Empty Chairs by Stacey Danson, Reviewed.

Sexually Abused child.Image via Wikipedia
Empty Chairs, by Stacey Danson, is a remarkable piece of writing. This autobiographical insight into the early life of a girl subject to physical and sexual abuse is honest, frank and characterised by a refusal to hide unpleasant detail. That the abuse was initiated by her mother, who acted as her pimp, when Stacey was the tender age of 3, makes the revelations all the more horrific.
It is natural to expect that an account of this type would be driven by bitterness and revenge but the author manages to tell her story without undue hostility. And that, in itself, is an amazing feat. If ever a woman had just cause to resent the world into which she was born, Stacey Danson is that woman. But she simply lays out the facts; emotional, physical, mental, spiritual and rational. There are places where the text is almost too hard to read. I have been kept awake nights by some of her descriptions. This is, as you would expect, a difficult book to read. But I urge you to read it simply because it is hard.
The prose style is simple, yet eloquent. She writes pretty much as you would expect her to think and spares none of the expletives that, for her, have been an integral part of her upbringing. There is no attempt to deviate from the truth for effect, no attempt to embroider or exaggerate the facts. The simple truth is enough here, and Stacey has recognised that and allowed integrity to describe her experiences.

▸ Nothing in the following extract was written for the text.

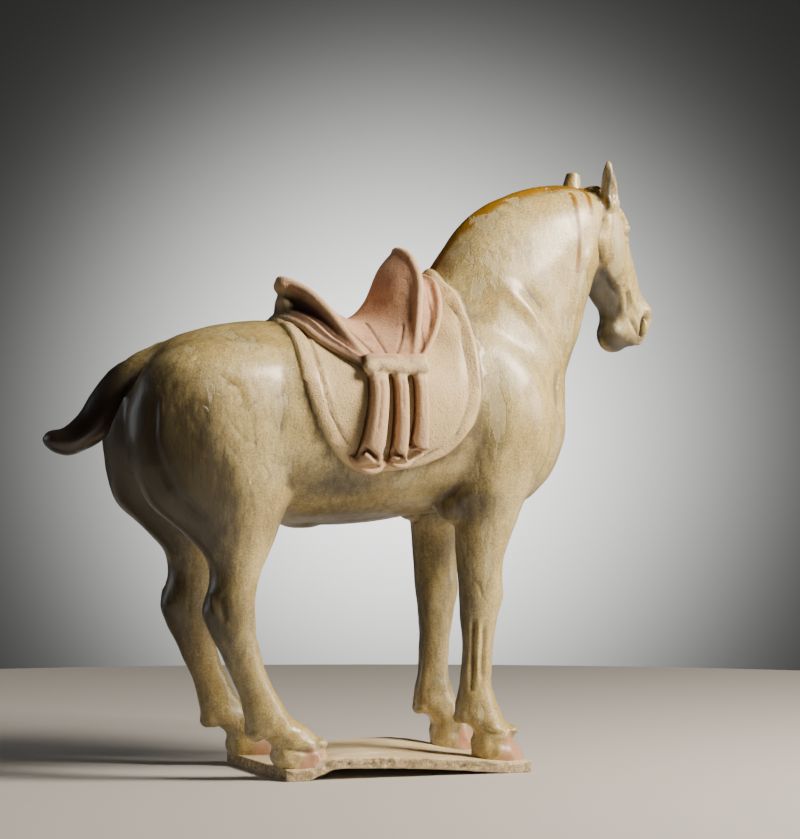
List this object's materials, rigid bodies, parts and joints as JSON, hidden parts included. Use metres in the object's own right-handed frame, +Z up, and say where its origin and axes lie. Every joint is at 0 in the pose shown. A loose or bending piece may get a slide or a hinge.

I am, by nature, an optimist and a lover of women in general. The experience of this book has caused me to question some of my beliefs about people more than any other work I’ve read; and I include such classics as All Quiet on the Western Front and A Town Like Alice as examples of man’s inhumanity in this comparison.
Men and women, authorities and victims, the respected and the reviled, all feature in this book as adults. And all are shown as flawed, many of them seriously so. There are those who simply looked the other way and thus allowed the terrible abuse to continue. There are those who worked in trusted occupations and yet tormented and harmed the vulnerable child they should have been protecting. There are those who exploited, or wished to exploit, a girl who so distrusted people that even those who might have been her friends could not win her trust. And, in the end, it was the children, the other victims, who rescued her from what might otherwise have been a violent and untimely death.
There is no sentimentality, no attempt to rouse the reader’s pity, in the words on these pages. What you get is the simple truth of a life damaged and abused. Yet, through it all, the spirit of the writer rises and grows to become aware of the greater world and, as the book ends, to begin to wonder if there are, after all, some good people in the world, after all.
Stacey wrote this account to alert the world to the reality of child abuse; to tell those complacent souls who blind themselves to facts, by blaming victims, that sometimes children have no choice; to educate those in authority about the reality of life on the streets for the abused. But she has achieved something more than that. She has made a work of such integrity that the reader emerges from the experience both wiser and more compassionate. And she has earned the unbounded admiration of this reader for telling it exactly as it is.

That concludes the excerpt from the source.